Engineered Biomimetic Copper Sulfide Nanozyme Mediates “Don’t Eat Me” Signaling for Photothermal and Chemodynamic Precision Therapies of Breast Cancer
Zhu Zhan, Weiqiong Zeng, Junzhao Liu, Liang Zhang, Yang Cao, Pan Li, Haitao Ran, Zhigang Wang
Abstract
The rapid development of nanomedicine has brought hope and confidence to the precise treatment of tumors. However, the efficacy of nanoparticle-mediated therapy is severely limited due to phagocytosis and clearance by macrophages. CD47 is a well-documented ″don't eat me″ signaling molecule that binds to the SIRPα receptor on the macrophage surface, inhibiting the phagocytic behavior of the macrophages. In this study, CD47-overexpressing cancer cell membranes were used to coat hollow copper sulfide nanoparticles.
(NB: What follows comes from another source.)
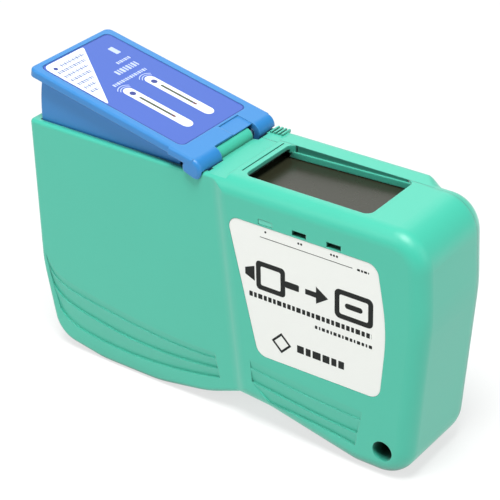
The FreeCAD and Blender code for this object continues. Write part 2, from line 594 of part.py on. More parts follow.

The nanoparticles were shown to have an extended circulatory half-life and to actively target breast cancer, leading to increased accumulation in the tumor tissue. An excellent photothermal therapeutic effect was produced by near-infrared laser irradiation. At the same time, β-lapachone within the nanoparticles generated large amounts of hydrogen peroxide in the tumor environment, which was then catalyzed by the copper sulfide nanozyme to cytotoxic hydroxyl radicals, exerting a chemodynamic therapeutic effect. This engineered biomimetic nanozyme, through the mediation of the ″don't eat me″ signal, achieved both photothermal and chemodynamic precision treatments of breast cancer, creating a new mode of safe and effective tumor treatment.